• **DATA**:
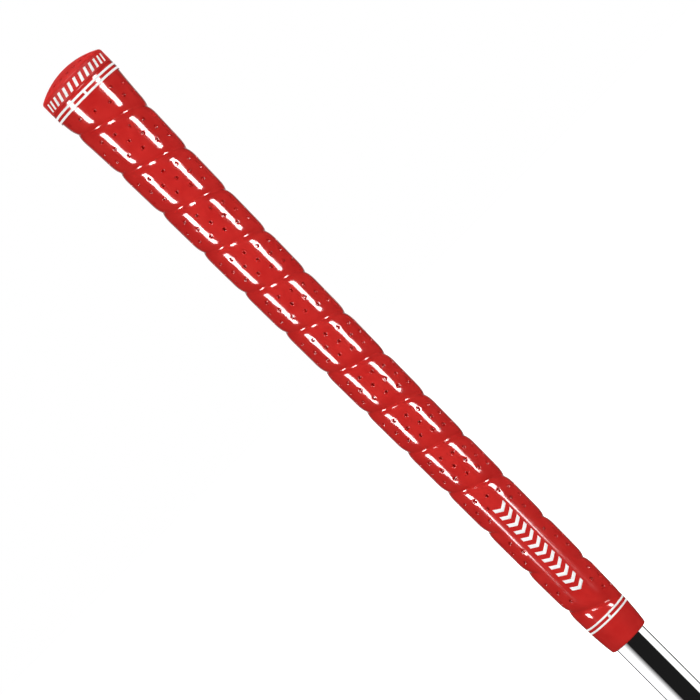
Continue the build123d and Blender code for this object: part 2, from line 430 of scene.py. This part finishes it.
def collar_and_mouth():
    """Outline of the outside below the wrap: the mouth rings' grooves, the collar and the rounded mouth."""
    outline = [(barrel_radius(FOOT_DEPTH), FOOT_DEPTH + FOOT_EASE)]
    for upper, lower in MOUTH_RINGS.values():
        outline += groove(barrel_radius((upper + lower) / 2), upper, lower)
    end = GRIP_LENGTH - MOUTH_ROUNDING
    for k in range(MOUTH_STEPS + 1):
        depth = MOUTH_START + (end - MOUTH_START) * k / MOUTH_STEPS
        outline.append((mouth_radius(depth), depth))
    steps = 4
    for k in range(1, steps + 1):
        turn = radians(90.0 * k / steps)
        radius = mouth_radius(end) - MOUTH_ROUNDING * (1 - cos(turn))
        outline.append((radius, end + MOUTH_ROUNDING * sin(turn)))
    return outline


def sleeve_bore():
    """Outline of the inside: bare rubber at the mouth, the tape's room above it, and the cap's seat."""
    tape_foot = TOP - TAPE_FOOT
    foot_radius = shaft_radius(tape_foot)
    bore = BUTT_RADIUS + TAPE_THICKNESS
    outline = [(SHAFT_RADIUS + BORE_EASE, GRIP_LENGTH), (SHAFT_RADIUS, GRIP_LENGTH - BORE_EASE)]
    outline += [(foot_radius, tape_foot), (foot_radius + TAPE_THICKNESS, tape_foot)]
    outline += [(bore, GRIP_LENGTH - TAPER_LENGTH), (bore, SPIGOT_DEPTH)]
    return outline + [(SPIGOT_RADIUS, SPIGOT_DEPTH), (SPIGOT_RADIUS, CAP_DEPTH)]


def grip_sleeve(material):
    """The whole moulding: wrapped barrel, collars with grooves for the paint, mouth, bore and cap seat."""
    shell = Shell()
    edges = wrapped_barrel(shell)
    top_edge = (CAP_RADIUS, CAP_DEPTH)
    outline = collar_and_mouth() + sleeve_bore()
    outline += rounded(top_edge, (SPIGOT_RADIUS, CAP_DEPTH), (CAP_RADIUS, COLLAR_DEPTH), COLLAR_ROUNDING)
    for upper, lower in CAP_RINGS.values():
        outline += groove(CAP_RADIUS, upper, lower)
    outline += [(CAP_RADIUS, COLLAR_DEPTH - COLLAR_EASE), (CAP_RADIUS - COLLAR_EASE, COLLAR_DEPTH)]
    loops = [even_loop(shell, *place) for place in outline]
    join_edge(shell, edges["foot"], loops[0], edge_above=True)
    for upper, lower in zip(loops, loops[1:]):
        shell.band(upper, lower)
    join_edge(shell, edges["top"], loops[-1], edge_above=False)
    return shell.piece("sleeve_skin", material, "sleeve_rubber", ["grip_sleeve"])


# Turned pieces


def lathe(shell, outline, columns):
    """Turns an outline of (radius, depth) points round the axis. Returns a loop of points for each."""
    loops = []
    for row, (radius, depth) in enumerate(outline):
        loop = []
        for column in range(columns):
            loop.append(shell.point((row, column), point_at(360.0 * column / columns, depth, radius)))
        loops.append(loop)
    return loops


def rounded(corner, before, after, size, steps=4):
    """Points that round off an outline's corner, on its way from the point before to the point after."""
    corner, before, after = Vector(corner), Vector(before), Vector(after)
    start = corner + (before - corner).normalized() * size
    end = corner + (after - corner).normalized() * size
    points = []
    for k in range(steps + 1):
        t = k / steps
        points.append(tuple((1 - t) ** 2 * start + 2 * t * (1 - t) * corner + t**2 * end))
    return points


def dome_depth(radius):
    """Depth of the dome's surface at a distance from the axis."""
    return DOME_RADIUS - sqrt(DOME_RADIUS**2 - radius**2)


def cap_outline():
    """Outline of the cap, from the vent over the dome, the rim and the wall to the spigot and its foot."""
    vent_edge = dome_depth(VENT_RADIUS)
    outline = [(VENT_RADIUS, vent_edge + 0.25), (VENT_RADIUS + 0.08, vent_edge + 0.07)]  # an eased edge
    stations = [1.5, 2.5, 3.8, 5.2, 6.8, 8.2, PIT_CIRCLE - 3 * DOME_PIT_CELL]
    stations += [PIT_CIRCLE + DOME_PIT_CELL * k for k in range(-PIT_HALF, PIT_HALF + 1)]
    stations += [PIT_CIRCLE + 3.2 * DOME_PIT_CELL, DOME_EDGE]
    outline += [(r, dome_depth(r)) for r in stations]
    margin = 1.2  # wall left plain next to both of its rounded edges
    wall_top, wall_foot = (CAP_RADIUS, DOME_HEIGHT + margin), (CAP_RADIUS, CAP_DEPTH - margin)
    spigot_top = (SPIGOT_RADIUS, CAP_DEPTH)
    outline += rounded((CAP_RADIUS, DOME_HEIGHT), outline[-1], wall_top, RIM_ROUNDING)
    outline += [wall_top, wall_foot]
    outline += rounded((CAP_RADIUS, CAP_DEPTH), wall_foot, spigot_top, JOINT_ROUNDING, 2)
    return outline + [spigot_top, (SPIGOT_RADIUS, SPIGOT_DEPTH), (VENT_RADIUS, SPIGOT_DEPTH)]


def butt_cap(material):
    """The domed cap: a vent through its middle, a ring of pits, a soft rim, a wall, and a spigot below."""
    shell = Shell()
    outline = cap_outline()
    pit_row = outline.index((PIT_CIRCLE, dome_depth(PIT_CIRCLE)))
    loops = lathe(shell, outline, CAP_COLUMNS)
    span = range(-PIT_HALF, PIT_HALF)
    taken = set()
    for middle in range(0, CAP_COLUMNS, CAP_COLUMNS // PIT_COUNT):
        taken |= {((middle + i) % CAP_COLUMNS, pit_row + j) for i in span for j in span}
        dome_pit(shell, loops, middle, pit_row)
    for row, (near, far) in enumerate(zip(loops, loops[1:] + loops[:1])):
        for column in range(CAP_COLUMNS):
            if (column, row) not in taken:
                beside = (column + 1) % CAP_COLUMNS
                shell.face([near[column], far[column], far[beside], near[beside]])
    return shell.piece("cap_skin", material, "cap_rubber", ["butt_cap"], sharp=50.0)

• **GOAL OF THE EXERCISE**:
Return exactly the opening lines of the listing above, ending with the line that has "SPIGOT_DEPTH), (SPIGOT_RADIUS, CAP_DEPTH)]".

• **EXERCISE RESPONSE**:
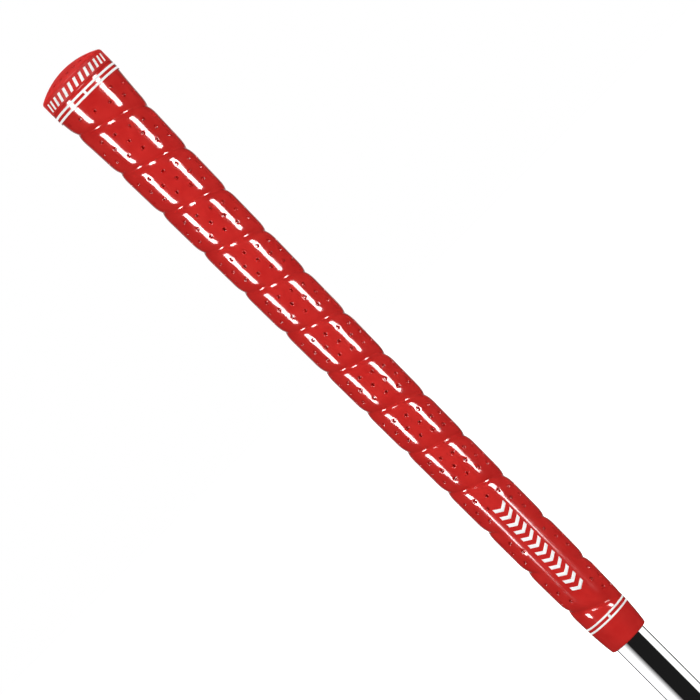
Continue the build123d and Blender code for this object: part 2, from line 430 of scene.py. This part finishes it.
def collar_and_mouth():
    """Outline of the outside below the wrap: the mouth rings' grooves, the collar and the rounded mouth."""
    outline = [(barrel_radius(FOOT_DEPTH), FOOT_DEPTH + FOOT_EASE)]
    for upper, lower in MOUTH_RINGS.values():
        outline += groove(barrel_radius((upper + lower) / 2), upper, lower)
    end = GRIP_LENGTH - MOUTH_ROUNDING
    for k in range(MOUTH_STEPS + 1):
        depth = MOUTH_START + (end - MOUTH_START) * k / MOUTH_STEPS
        outline.append((mouth_radius(depth), depth))
    steps = 4
    for k in range(1, steps + 1):
        turn = radians(90.0 * k / steps)
        radius = mouth_radius(end) - MOUTH_ROUNDING * (1 - cos(turn))
        outline.append((radius, end + MOUTH_ROUNDING * sin(turn)))
    return outline


def sleeve_bore():
    """Outline of the inside: bare rubber at the mouth, the tape's room above it, and the cap's seat."""
    tape_foot = TOP - TAPE_FOOT
    foot_radius = shaft_radius(tape_foot)
    bore = BUTT_RADIUS + TAPE_THICKNESS
    outline = [(SHAFT_RADIUS + BORE_EASE, GRIP_LENGTH), (SHAFT_RADIUS, GRIP_LENGTH - BORE_EASE)]
    outline += [(foot_radius, tape_foot), (foot_radius + TAPE_THICKNESS, tape_foot)]
    outline += [(bore, GRIP_LENGTH - TAPER_LENGTH), (bore, SPIGOT_DEPTH)]
    return outline + [(SPIGOT_RADIUS, SPIGOT_DEPTH), (SPIGOT_RADIUS, CAP_DEPTH)]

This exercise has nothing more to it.